- Written by: Kevin Commins
- Directed by: John Bradshaw
- Starring: Natasha Henstridge Harry Hamlin Anthony Lemke
- Theme music composer: Stacey Hersh
- Countries of origin: United States Canada
- Original language: English

Production
- Cinematography: Russ Goozee
- Editor: Marvin Lawrence
- Running time: 120 minutes

Original release
- Release: June 26, 2010

= You Lucky Dog (2010 film) =

You Lucky Dog is a 2010 American-Canadian made-for-TV film directed by Kevin Commins and starring Natasha Henstridge, Harry Hamlin and Anthony Lemke. It was written by John Bradshaw.

==Plot==
After her mother's death, New York City fashion designer Lisa Rayborn returns to her hometown and family farm. Due to a weak economy, her brother Jim has converted the family business from a cattle farm into a sheep farm, despite their father's objections. To help out, Lisa decides she will stay to help on the farm. She adopts a Border Collie from the local animal shelter and trains it as a sheepdog, naming the dog Lucky.
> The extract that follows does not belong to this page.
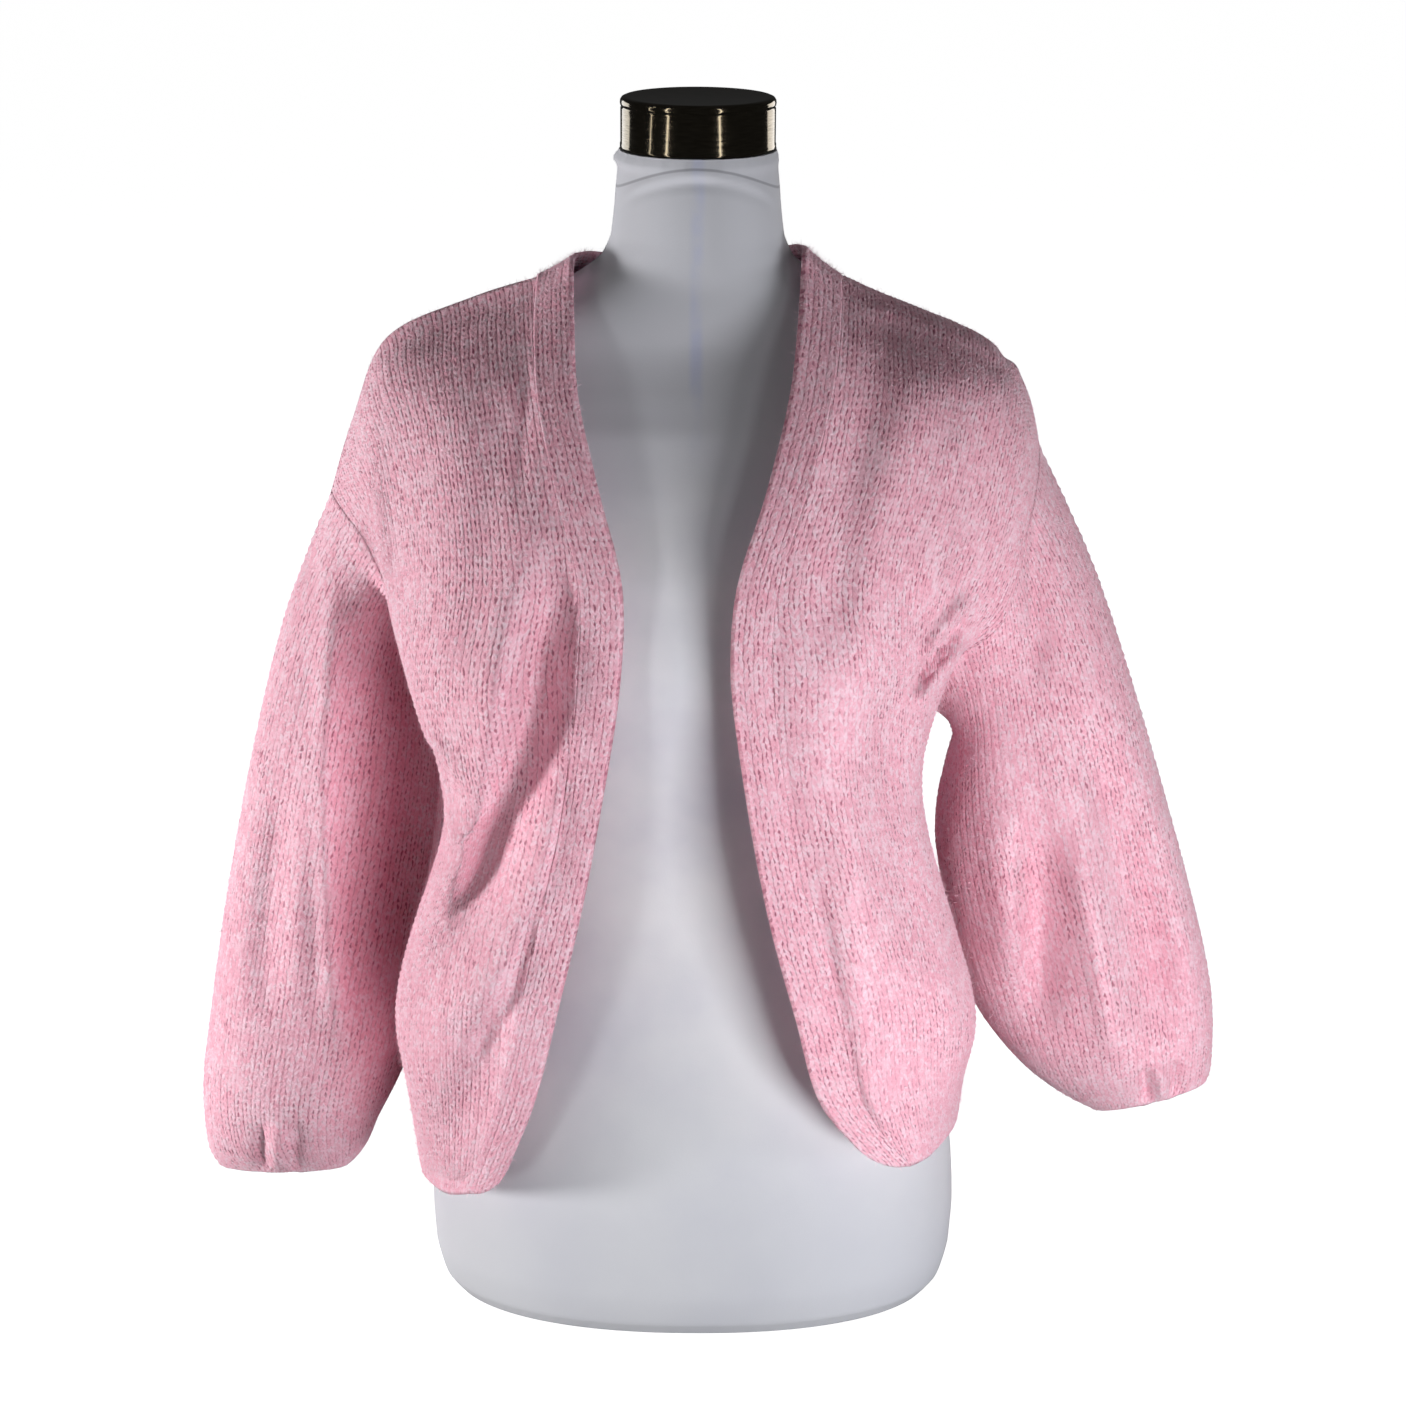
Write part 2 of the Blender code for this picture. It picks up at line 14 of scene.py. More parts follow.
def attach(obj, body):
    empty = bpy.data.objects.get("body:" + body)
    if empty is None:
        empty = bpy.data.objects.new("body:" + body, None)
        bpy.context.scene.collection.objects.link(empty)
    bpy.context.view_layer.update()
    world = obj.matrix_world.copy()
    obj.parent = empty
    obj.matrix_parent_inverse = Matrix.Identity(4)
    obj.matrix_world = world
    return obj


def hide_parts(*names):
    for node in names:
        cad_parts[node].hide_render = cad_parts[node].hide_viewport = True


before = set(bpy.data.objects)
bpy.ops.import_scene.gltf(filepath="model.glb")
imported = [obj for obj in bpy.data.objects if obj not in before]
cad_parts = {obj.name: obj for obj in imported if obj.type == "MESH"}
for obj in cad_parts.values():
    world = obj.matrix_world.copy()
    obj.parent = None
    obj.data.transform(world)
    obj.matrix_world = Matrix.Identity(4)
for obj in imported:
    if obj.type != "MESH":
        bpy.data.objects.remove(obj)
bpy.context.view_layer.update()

Jim and Lisa decide to enter Lucky in a sheep herding contest, but when a severe windstorm sparks a forest fire, Lucky helps rescue a girl named Kristina (who is lost and almost died) and brings her to safety. While doing so, Lucky's leg is burned, and it looks as if she will not be able to compete.

==Cast==

- Natasha Henstridge as Lisa Rayborn
- Harry Hamlin as Jim Rayborn
- Lawrence Dane as Clay Rayborn
- Anthony Lemke as Don Lally
- Alex Cardillo as Alex
- Geri Hall as Bonnie
- Matthew Olver as Arena announcer
- Erin Pitt as Erin
- Janaya Stephens as Katie
- Maya Lowe as Maya
- Mason Posival as Mason
- Erin Pitt as Erin
- David Talbot as Mayor Schirmer
- Bill Lake as Sheriff Hoskins
- Derek McGrath as Bus Driver
- Candy Larson as Laurie
- Kristina Miller as Kristina
- Murray McRae as Rich Preston
- Keith Kemps as Minister
- James Longworth as EMT #1
- Kristine Klohk as Nancy
- Scott Wickware as Neil Ingram
- Bustin as Lucky

- Kim Purich as sheep wrangler

==Release==
The film, which premiered on June 26, 2010 on cable network The Hallmark Channel, was primarily sponsored by Pedigree pet food company. The release of this movie coincides with The Pedigree Foundation's sixth annual Adoption Drive.